Make-up artists are responsible for the make-up of the actors. Make-up is essential for creating the right look. In many instances blood and wounds have to be simulated, so skilled training is essential for anyone considering a career in make-up.
Lighting designers not only have to ensure that their lighting meets broadcast standards, but also have to keep the set design, props and costumes in mind. They have to be able to create sunsets and even night scenes effectively, so they should have a flair for colour and a good knowledge of electricity.
Special effects coordinators are responsible for non-electronic effects, such as smoke, snowstorms, fire and explosions that may be required on a set.
Computer graphics artists use hi-tech computer equipment to create logos, animation and many other electronic images and special effects.
Model builders: numerous productions use models, which include marionettes, puppets, and replicas of buildings, etc. Model builders are not only artists, but also need to have a knowledge of mechanics and electronics.
Film sound operators use portable tape recorders and are responsible for recording a sound tape. It is sometimes expected of the film sound operator to do language dubbing. This is a highly specialised task because lip movements, sound effects, acoustics, etc. have to be as close as possible to the original.
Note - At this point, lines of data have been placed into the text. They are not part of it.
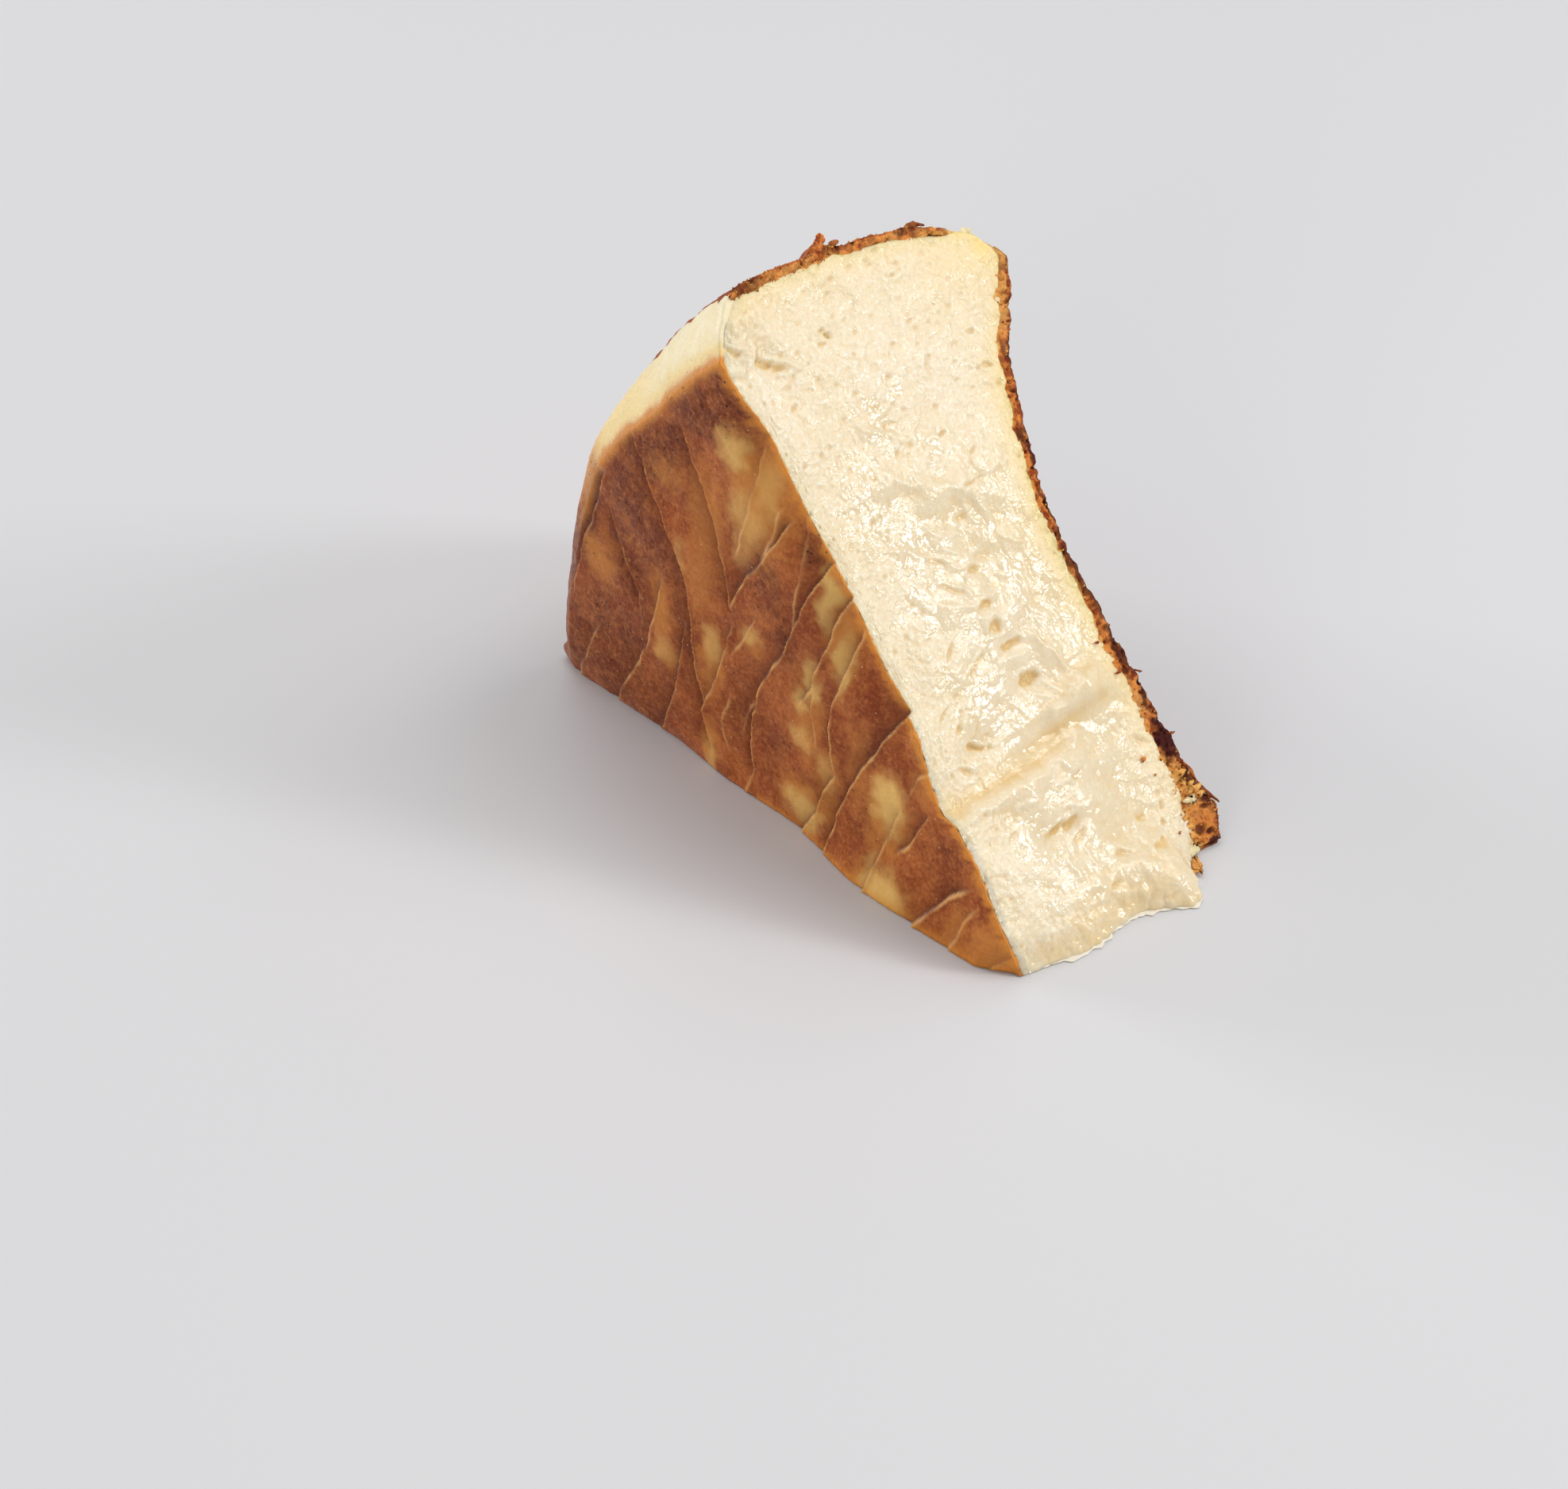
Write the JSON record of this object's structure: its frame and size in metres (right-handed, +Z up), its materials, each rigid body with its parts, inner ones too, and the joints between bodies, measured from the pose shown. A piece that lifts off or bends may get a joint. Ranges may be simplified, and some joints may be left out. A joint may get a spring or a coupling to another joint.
{
  "type": "basque cheesecake",
  "caption": "Slice of basque cheesecake lying on a cut face, with creamy middle, folded browned base and dark burnt top with a raised rim.",
  "frame": {"origin": "centre of the part's bounding box in X and Y, on the surface that the lower cut face rests on", "axes": "+X from the cake's browned base to its burnt top, +Y from the slice's tip to the cake's outer wall, +Z up"},
  "size_m": [0.0618, 0.118, 0.0867],
  "materials": {
    "soft_cheese": "moist set cream cheese, satin with wet smears",
    "browned_skin": "baked brown skin, satin, with pale patches and paper folds",
    "burnt_crust": "dark baked crust, matt and porous"
  },
  "bodies": {
    "root": {"cheesecake_slice": "soft_cheese"}
  },
  "joints": []
}
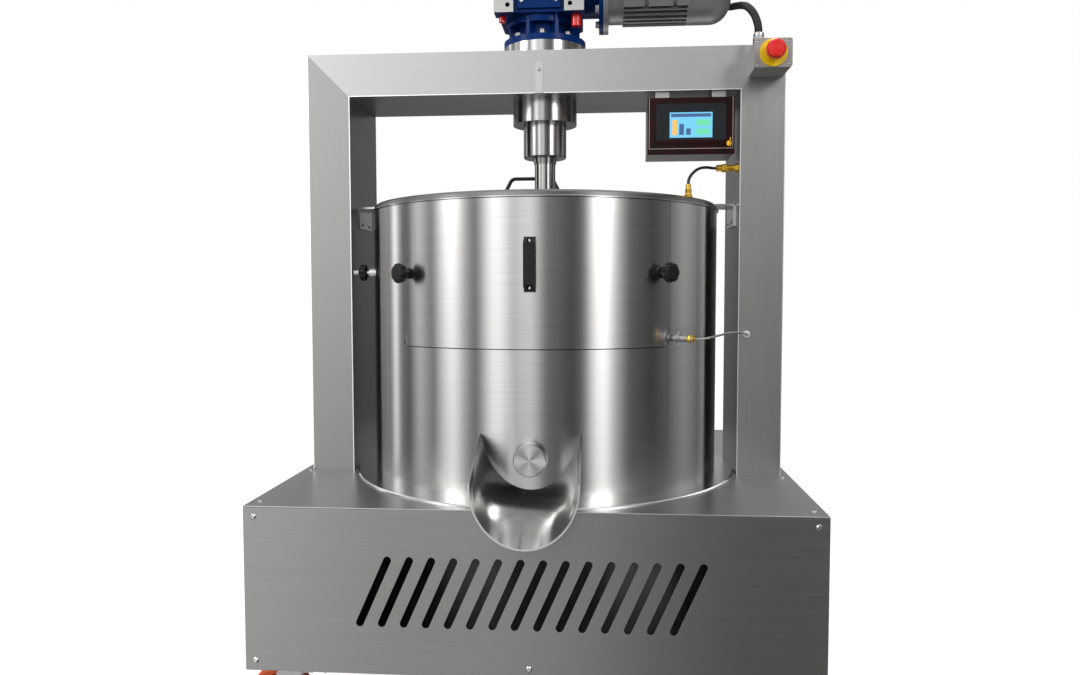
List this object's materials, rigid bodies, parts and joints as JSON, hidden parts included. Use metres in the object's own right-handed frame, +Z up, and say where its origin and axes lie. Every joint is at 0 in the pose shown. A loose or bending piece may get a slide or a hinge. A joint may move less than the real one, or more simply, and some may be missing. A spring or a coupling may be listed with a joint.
{
  "type": "cocoa stone grinder",
  "caption": "Cocoa stone grinder on a box base: a portal gearmotor turns granite rollers in a round jacketed drum with a hatch and a discharge chute.",
  "frame": {"origin": "on the floor, under the vertical shaft's axis", "axes": "+X to the motor's side, -Y to the front with the hatch and the chute, +Z up"},
  "size_m": [1.1475, 1.066, 1.733],
  "materials": {
    "brushed_stainless": "brushed, fine grain along the sheet",
    "polished_stainless": "polished",
    "turned_steel": "turned, fine rings",
    "zinc_steel": "zinc plated, satin",
    "granite": "honed",
    "blue_paint": "smooth semi-gloss paint",
    "motor_paint": "smooth semi-gloss paint",
    "black_plastic": "fine texture",
    "black_paint": "powder coat",
    "red_plastic": "gloss",
    "grey_plastic": "fine texture",
    "white_plastic": "smooth",
    "panel_gloss": "gloss",
    "brass": "machined",
    "braided_steel": "braided",
    "conduit_black": "ribbed",
    "hose_black": "smooth",
    "polyurethane": "satin"
  },
  "bodies": {
    "stand": {"base_frame": "zinc_steel", "base_shell": "brushed_stainless", "base_front_panel": "brushed_stainless", "base_top_plate": "brushed_stainless", "panel_screws": "polished_stainless", "plinth_ring": "brushed_stainless", "portal_frame": "brushed_stainless", "beam_strap": "brushed_stainless", "drum_shell": "brushed_stainless", "drum_bowl": "brushed_stainless", "granite_bed": "granite", "lid_front": "brushed_stainless", "lid_hinge_pin": "turned_steel", "drum_brackets": "brushed_stainless", "chute": "polished_stainless", "discharge_port": "turned_steel", "probe_body": "turned_steel", "probe_lead": "braided_steel", "lead_grommet": "white_plastic", "hose_bulkhead": "brass", "lid_hose": "hose_black", "lid_fitting": "brass", "gearbox": "blue_paint", "gearbox_plugs": "red_plastic", "gearbox_spacer": "turned_steel", "bearing_housing": "turned_steel", "motor_body": "motor_paint", "fan_cowl": "motor_paint", "terminal_box": "motor_paint", "motor_conduit": "conduit_black", "stop_box": "grey_plastic", "panel_box": "brushed_stainless", "panel_screen": "panel_gloss", "swivel_plates": "zinc_steel", "fixed_castors": "zinc_steel"},
    "lid": {"lid_rear": "brushed_stainless", "lid_handle": "black_paint"},
    "hatch": {"front_hatch": "brushed_stainless", "hatch_handle": "black_plastic"},
    "knob_left": {"hatch_knob_left": "black_plastic"},
    "knob_right": {"hatch_knob_right": "black_plastic"},
    "plug": {"discharge_plug": "turned_steel"},
    "clamp_screw": {"clamp_spindle": "turned_steel"},
    "clamp_grip": {"clamp_knob": "black_plastic"},
    "wing_nut": {"probe_wing_nut": "zinc_steel"},
    "drive": {"drive_shaft": "turned_steel", "roller_carrier": "brushed_stainless"},
    "roller_l": {"roller_left": "granite"},
    "roller_r": {"roller_right": "granite"},
    "fan": {"motor_fan": "black_plastic"},
    "stop": {"stop_button": "red_plastic"},
    "key": {"key_switch": "brass"},
    "swivel_front": {"castor_fork_front": "zinc_steel"},
    "swivel_rear": {"castor_fork_rear": "zinc_steel"},
    "pedal_front": {"brake_pedal_front": "zinc_steel"},
    "pedal_rear": {"brake_pedal_rear": "zinc_steel"},
    "wheel_front_left": {"castor_wheel_front_left": "polyurethane"},
    "wheel_rear_left": {"castor_wheel_rear_left": "polyurethane"},
    "wheel_front_right": {"castor_wheel_front_right": "polyurethane"},
    "wheel_rear_right": {"castor_wheel_rear_right": "polyurethane"}
  },
  "joints": [
    {"name": "drive_spin", "type": "hinge", "parent": "stand", "child": "drive", "pos_m": [0, 0, 1], "axis": [0, 0, 1], "continuous": true},
    {"name": "roller_left_spin", "type": "hinge", "parent": "drive", "child": "roller_l", "pos_m": [-0.2, 0, 0.7133], "axis": [1, 0, 0], "continuous": true},
    {"name": "roller_right_spin", "type": "hinge", "parent": "drive", "child": "roller_r", "pos_m": [0.2, 0, 0.7133], "axis": [1, 0, 0], "continuous": true},
    {"name": "fan_spin", "type": "hinge", "parent": "stand", "child": "fan", "pos_m": [0.35, 0, 1.592], "axis": [1, 0, 0], "continuous": true},
    {"name": "lid_open", "type": "hinge", "parent": "stand", "child": "lid", "pos_m": [0, 0.414, 1.083], "axis": [-1, 0, 0], "range_deg": [0, 95]},
    {"name": "hatch_pull", "type": "slide", "parent": "stand", "child": "hatch", "axis": [0, -1, 0], "range_m": [0, 0.14]},
    {"name": "hatch_knob_left_turn", "type": "hinge", "parent": "hatch", "child": "knob_left", "pos_m": [-0.25802, -0.31863, 0.932], "axis": [-0.6293, -0.7771, 0], "range_deg": [-90, 0]},
    {"name": "hatch_knob_right_turn", "type": "hinge", "parent": "hatch", "child": "knob_right", "pos_m": [0.25802, -0.31863, 0.932], "axis": [0.6293, -0.7771, 0], "range_deg": [-90, 0]},
    {"name": "plug_pull", "type": "slide", "parent": "stand", "child": "plug", "axis": [0, -1, 0], "range_m": [0, 0.08]},
    {"name": "clamp_turn", "type": "hinge", "parent": "clamp_screw", "child": "clamp_grip", "pos_m": [-0.41, -0.093, 0.939], "axis": [1, 0, 0], "range_deg": [0, 960]},
    {"name": "clamp_feed", "type": "slide", "parent": "stand", "child": "clamp_screw", "axis": [-1, 0, 0], "range_m": [0, 0.004]},
    {"name": "wing_nut_turn", "type": "hinge", "parent": "stand", "child": "wing_nut", "pos_m": [0.29017, -0.30365, 0.801], "axis": [0.6909, -0.723, 0], "range_deg": [0, 360]},
    {"name": "stop_press", "type": "slide", "parent": "stand", "child": "stop", "axis": [0, 1, 0], "range_m": [0, 0.005], "stiffness_N_per_m": 800},
    {"name": "key_turn", "type": "hinge", "parent": "stand", "child": "key", "pos_m": [0.4128, -0.116, 1.219], "axis": [0, -1, 0], "range_deg": [-90, 0]},
    {"name": "swivel_front_turn", "type": "hinge", "parent": "stand", "child": "swivel_front", "pos_m": [-0.49, -0.346, 0.14], "axis": [0, 0, 1], "continuous": true},
    {"name": "swivel_rear_turn", "type": "hinge", "parent": "stand", "child": "swivel_rear", "pos_m": [-0.49, 0.43, 0.14], "axis": [0, 0, 1], "continuous": true},
    {"name": "pedal_front_press", "type": "hinge", "parent": "swivel_front", "child": "pedal_front", "pos_m": [-0.458, -0.346, 0.1282], "axis": [0, -1, 0], "range_deg": [0, 15]},
    {"name": "pedal_rear_press", "type": "hinge", "parent": "swivel_rear", "child": "pedal_rear", "pos_m": [-0.458, 0.43, 0.1282], "axis": [0, -1, 0], "range_deg": [0, 15]},
    {"name": "wheel_front_left_roll", "type": "hinge", "parent": "swivel_front", "child": "wheel_front_left", "pos_m": [-0.524, -0.346, 0.0625], "axis": [0, 1, 0], "continuous": true},
    {"name": "wheel_rear_left_roll", "type": "hinge", "parent": "swivel_rear", "child": "wheel_rear_left", "pos_m": [-0.524, 0.43, 0.0625], "axis": [0, 1, 0], "continuous": true},
    {"name": "wheel_front_right_roll", "type": "hinge", "parent": "stand", "child": "wheel_front_right", "pos_m": [0.49, -0.346, 0.0625], "axis": [0, 1, 0], "continuous": true},
    {"name": "wheel_rear_right_roll", "type": "hinge", "parent": "stand", "child": "wheel_rear_right", "pos_m": [0.49, 0.43, 0.0625], "axis": [0, 1, 0], "continuous": true}
  ],
  "couplings": [
    {"joint": "roller_left_spin", "follows": "drive_spin", "ratio": 1.2121},
    {"joint": "roller_right_spin", "follows": "drive_spin", "ratio": -1.2121},
    {"joint": "fan_spin", "follows": "drive_spin", "ratio": 36},
    {"joint": "clamp_turn", "follows": "clamp_feed", "rad_per_m": 4188.8}
  ]
}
Film editors deal with a film once it has been completed, by editing picture and sound-tracks into a logical whole until the final version of the film is accepted; prints of the original are then made. Film editors work closely with producers and directors, between whom there needs to be a good understanding concerning the nature and purpose of the films being made.
Other people involved in a film production can include: IT (information technology) specialists (besides computer graphics artists), engineers, laboratory technicians, researchers, runners or gofers, stage or floor managers and sound engineers.